--- Start Records supplied ---
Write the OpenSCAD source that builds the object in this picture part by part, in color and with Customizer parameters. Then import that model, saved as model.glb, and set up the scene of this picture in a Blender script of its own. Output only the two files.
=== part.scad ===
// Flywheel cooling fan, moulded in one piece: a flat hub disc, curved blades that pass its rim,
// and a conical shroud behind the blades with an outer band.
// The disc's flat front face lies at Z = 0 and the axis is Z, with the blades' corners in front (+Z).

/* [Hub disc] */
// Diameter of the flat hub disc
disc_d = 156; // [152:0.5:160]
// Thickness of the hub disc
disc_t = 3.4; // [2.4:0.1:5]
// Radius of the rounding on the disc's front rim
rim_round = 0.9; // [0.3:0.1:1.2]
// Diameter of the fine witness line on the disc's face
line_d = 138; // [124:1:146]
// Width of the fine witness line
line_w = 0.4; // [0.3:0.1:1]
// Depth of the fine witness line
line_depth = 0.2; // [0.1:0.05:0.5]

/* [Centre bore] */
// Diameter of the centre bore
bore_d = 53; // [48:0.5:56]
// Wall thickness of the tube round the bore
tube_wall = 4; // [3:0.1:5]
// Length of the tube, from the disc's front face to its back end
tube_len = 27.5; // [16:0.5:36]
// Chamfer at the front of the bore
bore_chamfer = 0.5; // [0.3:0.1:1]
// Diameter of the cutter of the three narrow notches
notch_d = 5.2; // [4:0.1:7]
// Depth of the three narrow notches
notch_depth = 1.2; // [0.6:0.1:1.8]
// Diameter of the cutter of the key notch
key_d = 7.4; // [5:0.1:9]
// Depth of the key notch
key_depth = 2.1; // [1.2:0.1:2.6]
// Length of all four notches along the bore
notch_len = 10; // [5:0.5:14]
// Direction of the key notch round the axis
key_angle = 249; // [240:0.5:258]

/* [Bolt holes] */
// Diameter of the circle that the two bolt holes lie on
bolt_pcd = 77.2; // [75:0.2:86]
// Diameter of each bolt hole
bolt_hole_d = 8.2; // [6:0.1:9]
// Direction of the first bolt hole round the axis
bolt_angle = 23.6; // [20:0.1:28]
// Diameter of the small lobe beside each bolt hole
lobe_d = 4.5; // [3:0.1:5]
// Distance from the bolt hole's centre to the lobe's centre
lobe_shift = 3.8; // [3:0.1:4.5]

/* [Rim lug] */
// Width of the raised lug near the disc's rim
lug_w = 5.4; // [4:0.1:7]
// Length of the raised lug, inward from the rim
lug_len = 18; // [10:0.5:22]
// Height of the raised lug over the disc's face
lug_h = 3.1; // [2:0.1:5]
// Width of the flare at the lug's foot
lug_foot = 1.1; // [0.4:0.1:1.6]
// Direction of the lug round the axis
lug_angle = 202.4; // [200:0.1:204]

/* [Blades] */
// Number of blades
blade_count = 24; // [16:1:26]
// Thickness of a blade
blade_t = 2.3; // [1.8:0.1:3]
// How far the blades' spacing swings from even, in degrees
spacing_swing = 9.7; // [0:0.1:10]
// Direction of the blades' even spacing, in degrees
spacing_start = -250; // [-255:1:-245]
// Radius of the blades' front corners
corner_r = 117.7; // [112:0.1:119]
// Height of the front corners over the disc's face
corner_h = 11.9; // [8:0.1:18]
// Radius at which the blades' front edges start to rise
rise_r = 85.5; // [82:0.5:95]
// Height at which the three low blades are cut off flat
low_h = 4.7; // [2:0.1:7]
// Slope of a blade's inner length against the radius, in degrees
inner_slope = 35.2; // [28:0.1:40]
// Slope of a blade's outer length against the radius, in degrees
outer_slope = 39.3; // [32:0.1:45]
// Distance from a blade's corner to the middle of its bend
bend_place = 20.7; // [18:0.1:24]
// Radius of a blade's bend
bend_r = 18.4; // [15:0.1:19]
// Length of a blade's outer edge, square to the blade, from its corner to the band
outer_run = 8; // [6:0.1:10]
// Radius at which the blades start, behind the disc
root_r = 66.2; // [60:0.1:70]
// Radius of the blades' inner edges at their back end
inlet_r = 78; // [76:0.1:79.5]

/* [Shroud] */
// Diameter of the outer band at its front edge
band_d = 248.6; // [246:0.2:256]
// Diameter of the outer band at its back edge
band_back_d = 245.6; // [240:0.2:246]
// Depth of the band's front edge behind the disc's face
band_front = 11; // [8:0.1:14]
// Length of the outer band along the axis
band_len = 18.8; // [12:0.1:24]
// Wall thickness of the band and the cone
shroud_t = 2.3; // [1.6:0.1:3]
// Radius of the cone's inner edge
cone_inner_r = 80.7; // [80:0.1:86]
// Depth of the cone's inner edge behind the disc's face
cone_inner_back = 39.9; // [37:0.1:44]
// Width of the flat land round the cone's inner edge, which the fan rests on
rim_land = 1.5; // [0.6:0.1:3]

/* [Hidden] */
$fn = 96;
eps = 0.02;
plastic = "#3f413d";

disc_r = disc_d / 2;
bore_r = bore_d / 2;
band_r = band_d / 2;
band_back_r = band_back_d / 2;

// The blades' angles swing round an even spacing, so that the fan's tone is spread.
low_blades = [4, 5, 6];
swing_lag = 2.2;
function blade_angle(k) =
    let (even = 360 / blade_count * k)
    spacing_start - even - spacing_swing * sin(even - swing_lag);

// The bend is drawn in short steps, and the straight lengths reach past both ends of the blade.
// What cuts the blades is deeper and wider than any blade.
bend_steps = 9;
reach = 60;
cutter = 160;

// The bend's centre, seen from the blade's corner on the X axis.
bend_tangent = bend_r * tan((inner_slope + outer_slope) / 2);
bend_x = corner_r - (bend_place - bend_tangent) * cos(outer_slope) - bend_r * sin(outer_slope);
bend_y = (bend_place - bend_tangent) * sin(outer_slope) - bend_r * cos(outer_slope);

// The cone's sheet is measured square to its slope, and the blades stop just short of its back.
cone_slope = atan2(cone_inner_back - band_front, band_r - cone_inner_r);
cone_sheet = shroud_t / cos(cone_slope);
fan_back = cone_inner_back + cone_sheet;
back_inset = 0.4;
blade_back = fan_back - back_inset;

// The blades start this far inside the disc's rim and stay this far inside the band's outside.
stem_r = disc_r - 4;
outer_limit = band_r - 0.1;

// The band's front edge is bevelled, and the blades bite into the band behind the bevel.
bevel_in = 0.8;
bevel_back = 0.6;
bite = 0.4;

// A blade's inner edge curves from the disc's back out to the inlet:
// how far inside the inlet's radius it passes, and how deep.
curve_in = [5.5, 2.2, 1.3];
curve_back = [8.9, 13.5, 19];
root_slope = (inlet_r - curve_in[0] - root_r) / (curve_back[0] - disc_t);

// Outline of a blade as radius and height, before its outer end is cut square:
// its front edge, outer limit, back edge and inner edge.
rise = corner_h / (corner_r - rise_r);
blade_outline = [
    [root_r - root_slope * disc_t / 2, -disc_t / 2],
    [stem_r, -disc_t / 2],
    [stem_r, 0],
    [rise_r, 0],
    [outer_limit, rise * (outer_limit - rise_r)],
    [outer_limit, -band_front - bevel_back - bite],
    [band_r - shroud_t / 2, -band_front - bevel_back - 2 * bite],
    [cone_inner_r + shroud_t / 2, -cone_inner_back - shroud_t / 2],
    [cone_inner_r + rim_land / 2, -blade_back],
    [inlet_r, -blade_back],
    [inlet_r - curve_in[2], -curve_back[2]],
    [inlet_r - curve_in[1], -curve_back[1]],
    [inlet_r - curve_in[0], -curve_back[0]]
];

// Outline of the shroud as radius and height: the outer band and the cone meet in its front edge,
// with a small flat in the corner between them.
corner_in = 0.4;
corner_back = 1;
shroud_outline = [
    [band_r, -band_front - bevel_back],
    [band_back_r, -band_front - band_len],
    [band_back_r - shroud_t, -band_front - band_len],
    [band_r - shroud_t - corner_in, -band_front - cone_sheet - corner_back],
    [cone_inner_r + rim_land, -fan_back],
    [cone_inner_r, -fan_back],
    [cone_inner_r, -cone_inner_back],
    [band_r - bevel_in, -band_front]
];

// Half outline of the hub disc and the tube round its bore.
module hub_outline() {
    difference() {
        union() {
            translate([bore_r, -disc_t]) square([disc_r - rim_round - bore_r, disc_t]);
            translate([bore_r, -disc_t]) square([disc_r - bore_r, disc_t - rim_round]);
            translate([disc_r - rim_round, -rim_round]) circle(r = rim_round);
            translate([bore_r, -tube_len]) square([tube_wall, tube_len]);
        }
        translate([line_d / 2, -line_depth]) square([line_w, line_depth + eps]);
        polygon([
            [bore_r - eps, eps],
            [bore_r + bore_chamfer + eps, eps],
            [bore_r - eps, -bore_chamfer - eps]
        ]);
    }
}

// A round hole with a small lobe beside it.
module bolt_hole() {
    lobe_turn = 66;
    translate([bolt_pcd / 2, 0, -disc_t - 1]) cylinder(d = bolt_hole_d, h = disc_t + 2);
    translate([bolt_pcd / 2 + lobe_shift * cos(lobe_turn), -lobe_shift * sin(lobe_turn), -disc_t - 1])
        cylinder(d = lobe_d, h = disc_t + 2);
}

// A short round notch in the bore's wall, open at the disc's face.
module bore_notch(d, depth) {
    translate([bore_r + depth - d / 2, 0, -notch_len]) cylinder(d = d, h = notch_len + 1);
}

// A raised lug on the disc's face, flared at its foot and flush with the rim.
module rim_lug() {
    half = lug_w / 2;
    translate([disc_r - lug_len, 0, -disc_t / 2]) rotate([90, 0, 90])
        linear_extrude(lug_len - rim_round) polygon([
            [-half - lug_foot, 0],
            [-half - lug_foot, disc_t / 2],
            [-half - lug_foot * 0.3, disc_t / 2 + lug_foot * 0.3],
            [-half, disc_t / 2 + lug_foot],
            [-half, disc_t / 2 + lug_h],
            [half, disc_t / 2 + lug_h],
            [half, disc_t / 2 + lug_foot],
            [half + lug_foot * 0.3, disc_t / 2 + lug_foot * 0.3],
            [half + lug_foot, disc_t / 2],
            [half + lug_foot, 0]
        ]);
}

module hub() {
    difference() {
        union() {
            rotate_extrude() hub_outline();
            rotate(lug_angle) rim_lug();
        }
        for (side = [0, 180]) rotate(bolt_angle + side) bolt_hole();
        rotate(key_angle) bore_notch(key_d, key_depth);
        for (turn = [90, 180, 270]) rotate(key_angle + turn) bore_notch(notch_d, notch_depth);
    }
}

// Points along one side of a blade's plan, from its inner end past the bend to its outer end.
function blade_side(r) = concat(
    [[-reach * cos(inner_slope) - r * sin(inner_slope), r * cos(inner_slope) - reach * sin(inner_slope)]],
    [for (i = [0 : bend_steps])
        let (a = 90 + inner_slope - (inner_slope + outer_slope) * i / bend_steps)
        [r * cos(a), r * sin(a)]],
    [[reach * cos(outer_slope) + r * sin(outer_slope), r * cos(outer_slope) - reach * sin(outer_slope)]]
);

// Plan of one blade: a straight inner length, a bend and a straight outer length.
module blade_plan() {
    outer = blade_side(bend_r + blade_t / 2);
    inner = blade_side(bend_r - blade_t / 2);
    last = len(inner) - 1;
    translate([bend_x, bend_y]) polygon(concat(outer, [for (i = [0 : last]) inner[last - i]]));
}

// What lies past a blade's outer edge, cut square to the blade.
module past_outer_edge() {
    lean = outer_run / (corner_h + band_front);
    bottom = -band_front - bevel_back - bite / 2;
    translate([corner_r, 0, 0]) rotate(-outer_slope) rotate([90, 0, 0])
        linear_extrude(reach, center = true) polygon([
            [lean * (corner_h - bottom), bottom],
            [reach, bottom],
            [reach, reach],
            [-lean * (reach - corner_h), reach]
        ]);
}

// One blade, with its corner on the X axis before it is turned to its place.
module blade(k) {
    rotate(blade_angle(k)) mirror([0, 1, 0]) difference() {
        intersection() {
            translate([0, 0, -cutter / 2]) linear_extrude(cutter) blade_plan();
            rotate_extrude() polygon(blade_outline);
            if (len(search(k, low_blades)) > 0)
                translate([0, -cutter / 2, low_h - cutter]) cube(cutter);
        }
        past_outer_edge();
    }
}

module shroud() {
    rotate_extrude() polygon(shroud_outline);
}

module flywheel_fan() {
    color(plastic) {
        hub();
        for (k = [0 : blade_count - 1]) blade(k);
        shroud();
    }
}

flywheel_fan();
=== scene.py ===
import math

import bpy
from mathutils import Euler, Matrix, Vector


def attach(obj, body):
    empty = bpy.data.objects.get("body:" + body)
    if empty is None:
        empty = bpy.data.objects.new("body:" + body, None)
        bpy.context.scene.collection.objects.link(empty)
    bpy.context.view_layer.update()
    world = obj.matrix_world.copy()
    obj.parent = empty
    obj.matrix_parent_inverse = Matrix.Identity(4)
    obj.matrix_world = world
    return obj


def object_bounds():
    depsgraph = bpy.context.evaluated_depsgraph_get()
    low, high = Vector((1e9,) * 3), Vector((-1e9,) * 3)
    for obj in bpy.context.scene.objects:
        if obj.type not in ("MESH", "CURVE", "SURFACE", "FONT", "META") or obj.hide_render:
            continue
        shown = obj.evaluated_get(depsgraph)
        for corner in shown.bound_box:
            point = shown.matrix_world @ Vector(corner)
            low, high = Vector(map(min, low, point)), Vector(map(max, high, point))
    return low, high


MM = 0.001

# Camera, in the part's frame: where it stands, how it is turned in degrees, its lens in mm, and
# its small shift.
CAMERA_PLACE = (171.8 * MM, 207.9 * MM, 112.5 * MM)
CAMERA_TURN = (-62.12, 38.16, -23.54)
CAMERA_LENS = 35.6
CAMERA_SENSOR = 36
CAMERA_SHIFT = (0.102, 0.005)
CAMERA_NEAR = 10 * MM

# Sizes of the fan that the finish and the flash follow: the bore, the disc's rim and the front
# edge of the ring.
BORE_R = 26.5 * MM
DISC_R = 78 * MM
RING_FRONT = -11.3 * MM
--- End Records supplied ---
--- Start Records supplied ---
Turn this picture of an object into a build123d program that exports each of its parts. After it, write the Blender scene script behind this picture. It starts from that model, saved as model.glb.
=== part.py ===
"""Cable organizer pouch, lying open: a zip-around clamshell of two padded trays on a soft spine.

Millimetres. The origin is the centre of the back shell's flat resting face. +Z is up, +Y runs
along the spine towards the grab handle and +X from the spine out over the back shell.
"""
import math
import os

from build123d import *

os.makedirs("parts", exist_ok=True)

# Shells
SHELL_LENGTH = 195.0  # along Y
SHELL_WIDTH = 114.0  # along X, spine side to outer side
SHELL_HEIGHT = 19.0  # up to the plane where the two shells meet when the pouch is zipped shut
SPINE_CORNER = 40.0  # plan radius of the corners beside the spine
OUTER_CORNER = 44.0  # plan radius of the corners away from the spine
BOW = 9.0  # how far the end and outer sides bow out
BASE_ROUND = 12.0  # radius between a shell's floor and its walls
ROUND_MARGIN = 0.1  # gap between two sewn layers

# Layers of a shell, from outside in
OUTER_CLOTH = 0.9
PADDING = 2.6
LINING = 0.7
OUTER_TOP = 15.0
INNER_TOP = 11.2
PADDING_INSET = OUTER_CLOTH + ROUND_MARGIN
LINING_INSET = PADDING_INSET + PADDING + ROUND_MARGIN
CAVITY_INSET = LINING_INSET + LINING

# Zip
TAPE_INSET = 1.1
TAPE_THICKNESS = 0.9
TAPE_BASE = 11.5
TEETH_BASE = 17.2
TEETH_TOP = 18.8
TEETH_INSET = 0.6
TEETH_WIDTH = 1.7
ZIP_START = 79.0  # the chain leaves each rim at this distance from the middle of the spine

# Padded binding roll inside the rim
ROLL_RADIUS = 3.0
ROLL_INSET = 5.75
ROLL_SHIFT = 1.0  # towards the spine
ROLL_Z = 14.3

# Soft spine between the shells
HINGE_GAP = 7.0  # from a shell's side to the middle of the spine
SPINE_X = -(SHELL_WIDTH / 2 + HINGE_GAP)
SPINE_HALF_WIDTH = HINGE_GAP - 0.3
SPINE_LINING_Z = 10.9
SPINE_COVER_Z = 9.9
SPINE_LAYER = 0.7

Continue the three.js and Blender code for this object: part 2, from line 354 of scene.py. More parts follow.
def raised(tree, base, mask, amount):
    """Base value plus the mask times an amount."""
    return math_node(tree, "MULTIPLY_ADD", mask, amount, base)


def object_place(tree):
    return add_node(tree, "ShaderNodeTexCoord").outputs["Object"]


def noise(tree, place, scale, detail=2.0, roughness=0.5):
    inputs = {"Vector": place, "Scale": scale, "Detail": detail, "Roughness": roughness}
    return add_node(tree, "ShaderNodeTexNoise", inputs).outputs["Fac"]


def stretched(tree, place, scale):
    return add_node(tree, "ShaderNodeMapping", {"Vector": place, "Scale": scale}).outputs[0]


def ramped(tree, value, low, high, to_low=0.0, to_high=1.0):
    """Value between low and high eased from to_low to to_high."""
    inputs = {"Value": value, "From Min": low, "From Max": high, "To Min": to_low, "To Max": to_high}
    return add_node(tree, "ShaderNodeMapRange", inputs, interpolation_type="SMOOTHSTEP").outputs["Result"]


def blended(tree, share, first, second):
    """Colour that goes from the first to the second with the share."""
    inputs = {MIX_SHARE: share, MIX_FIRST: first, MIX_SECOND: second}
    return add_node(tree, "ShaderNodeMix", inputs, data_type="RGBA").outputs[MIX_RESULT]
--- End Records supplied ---
Of the entries above, repeat exactly the lines from the line with "Write the OpenSCAD" through the line with "in front (+Z).", both of them included.

Write the OpenSCAD source that builds the object in this picture part by part, in color and with Customizer parameters. Then import that model, saved as model.glb, and set up the scene of this picture in a Blender script of its own. Output only the two files.
=== part.scad ===
// Flywheel cooling fan, moulded in one piece: a flat hub disc, curved blades that pass its rim,
// and a conical shroud behind the blades with an outer band.
// The disc's flat front face lies at Z = 0 and the axis is Z, with the blades' corners in front (+Z).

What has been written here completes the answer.